To wit, what gave the decision in Acts 15 authority was not that the council spoke on faith and morals to the whole church, but that it had clear warrant from Scripture, and the manner of supernatural testimony to truth, the latter however being in subjection to the former. And we know of this from Scripture, which, being material we can verify from ages past, in contrast to amorphous unwritten "Tradition," the veracity of which effectively presumes Rome is like on the inspired writers of holy writ, but channeling mysterious oral tradition, which it differs from the EOs with even in such a fundamental issue as papal infallibility.

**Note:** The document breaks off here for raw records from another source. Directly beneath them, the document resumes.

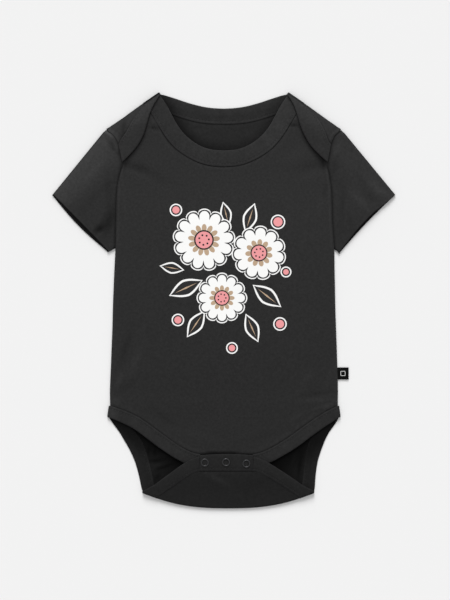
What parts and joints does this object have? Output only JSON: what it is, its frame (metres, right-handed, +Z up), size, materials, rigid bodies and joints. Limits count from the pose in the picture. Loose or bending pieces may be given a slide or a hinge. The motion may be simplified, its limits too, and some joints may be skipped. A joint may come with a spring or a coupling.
{
  "type": "baby bodysuit",
  "caption": "Short-sleeved baby bodysuit with envelope shoulders and a snapped crotch flap, laid flat with its front up.",
  "frame": {"origin": "on the table, under the middle of the laid garment's box", "axes": "+X to the right as the garment is seen, +Y from the crotch to the neck, +Z up from the table, front of the garment up"},
  "size_m": [0.3438, 0.4165, 0.0085],
  "materials": {
    "jersey": "matt charcoal-black cotton jersey with a fine knit and a soft nap",
    "binding": "the same jersey folded double over the edges, with a twin needle stitch line",
    "label": "smooth woven black tape",
    "snap_metal": "dark lacquered ring snaps, half gloss"
  },
  "bodies": {
    "root": {"front_panel": "jersey", "back_panel": "jersey", "sleeve_left": "jersey", "sleeve_right": "jersey", "neck_binding_front": "binding", "neck_binding_back": "binding", "leg_binding_left": "binding", "leg_binding_right": "binding", "snap_placket_front": "binding", "snap_placket_back": "binding", "side_label": "label", "snap_ring_1": "snap_metal", "snap_socket_1": "snap_metal", "snap_stud_1": "snap_metal", "snap_ring_2": "snap_metal", "snap_socket_2": "snap_metal", "snap_stud_2": "snap_metal", "snap_ring_3": "snap_metal", "snap_socket_3": "snap_metal", "snap_stud_3": "snap_metal"}
  },
  "joints": []
}
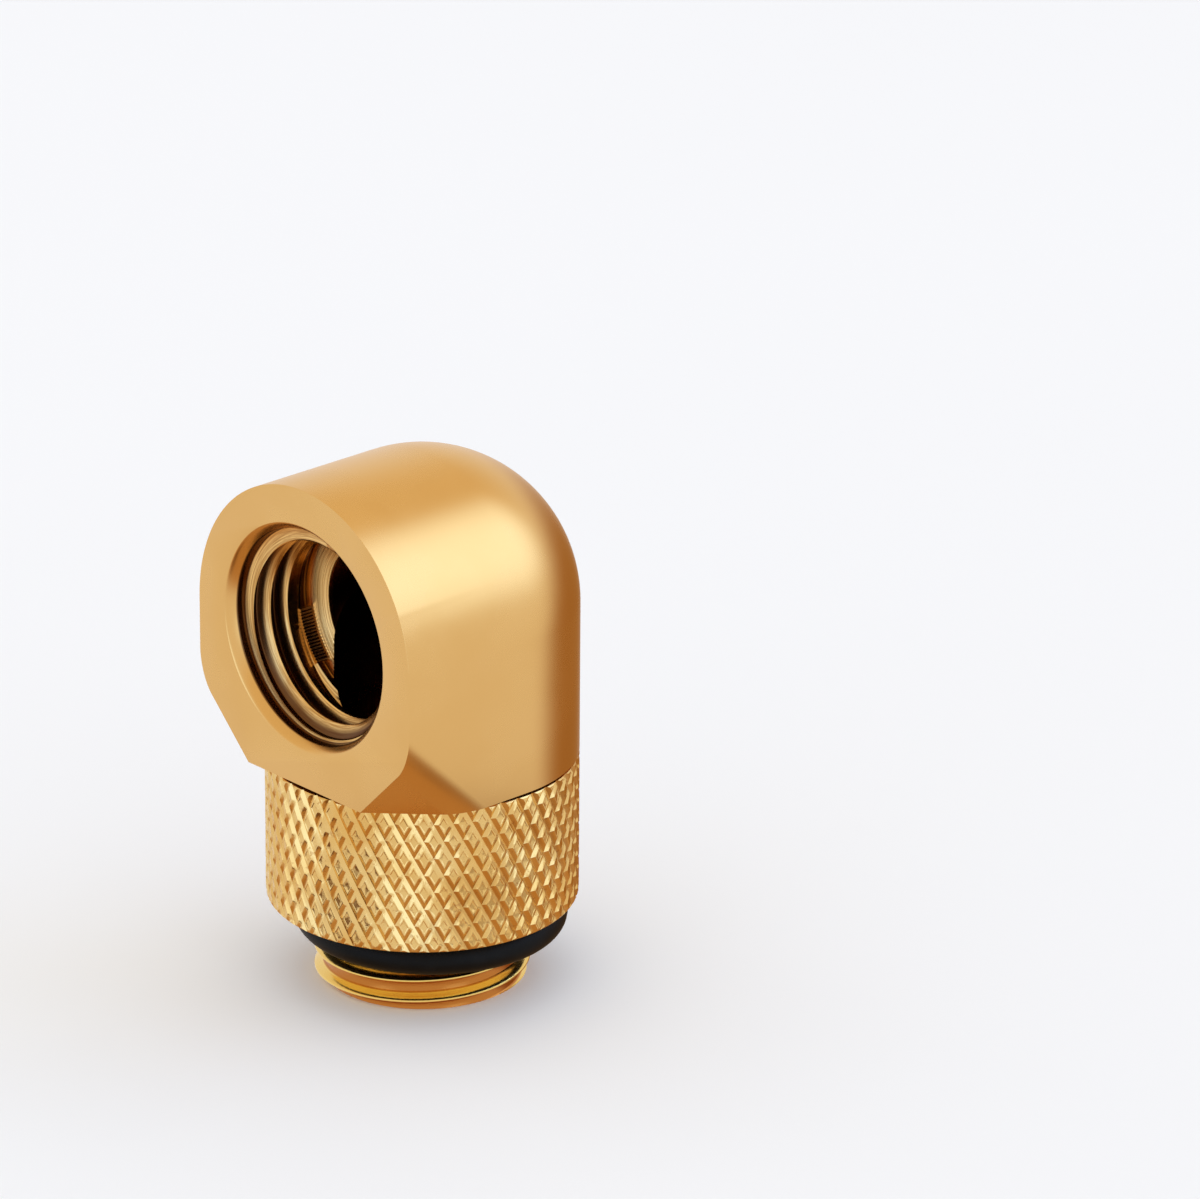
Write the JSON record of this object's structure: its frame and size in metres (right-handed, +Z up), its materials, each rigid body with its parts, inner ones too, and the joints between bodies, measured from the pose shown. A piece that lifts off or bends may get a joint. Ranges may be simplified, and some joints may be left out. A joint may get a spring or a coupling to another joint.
{
  "type": "rotary elbow tube adapter",
  "caption": "Right angle rotary adapter for coolant ports: female threaded elbow that turns on a knurled base with a short male thread and a seal ring.",
  "frame": {"origin": "centre of the male thread's end face, on the swivel axis", "axes": "+Z up the swivel axis from the male thread to the elbow; the female port faces -Y at rest; +X to the right when looking into the port"},
  "size_m": [0.019, 0.019, 0.0337],
  "materials": {
    "satin_gold": "fine satin gold plating",
    "polished_gold": "bright gold plating, machine turned and knurled",
    "black_rubber": "matte black",
    "spring_steel": "plain spring steel",
    "natural_acetal": "unpigmented, satin"
  },
  "bodies": {
    "base": {"threaded_base": "polished_gold", "port_seal": "black_rubber", "thrust_washer": "natural_acetal", "retaining_ring": "spring_steel"},
    "elbow": {"elbow_body": "satin_gold", "upper_spigot_seal": "black_rubber", "lower_spigot_seal": "black_rubber"}
  },
  "joints": [
    {"name": "elbow_swivel", "type": "hinge", "parent": "base", "child": "elbow", "pos_m": [0, 0, 0.0147], "axis": [0, 0, 1], "continuous": true}
  ]
}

And as regards Scriptural warrant and attestation, it is the preaching of the evangelical gospel that effects manifest regeneration, versus its institutionalized counterpart.

A RC response to this would be that you have competing magisteriums in Protestantism, but Rome competes with EOs as well as other "Catholic" churches. (http://beggarsallreformation.blogspot.com/2009/12/special-pleading-of-sola-ecclesia-ists.html)

Truth being exclusive by nature, it is true that only one can be right in any conflict, but while Rome asserts the power to declare only she is, those who hold to SS (versus sola ecclesia) and its basic literal Scriptural and historical hermeneutic, find their greatest unity in core teachings we agree with Rome on, such as those of the Apostle's Creed, and the supremacy and formal and material (a big one)( sufficiency of Scripture, and salvation by grace, versus morally earned.

And which corresponds to the few dogmas an RC must give assent of faith to, while allowance of some interpretation is allowed in non-infallible teachings -IF one can tell the differences, which often is open to a good degree of interpretation.

In addition, this unity is seen in a common opposition to those who effectively make a mortal or an office superior in authorty to Scripture, an attribute which Rome shares with most every cult, from Mormomism to Camping.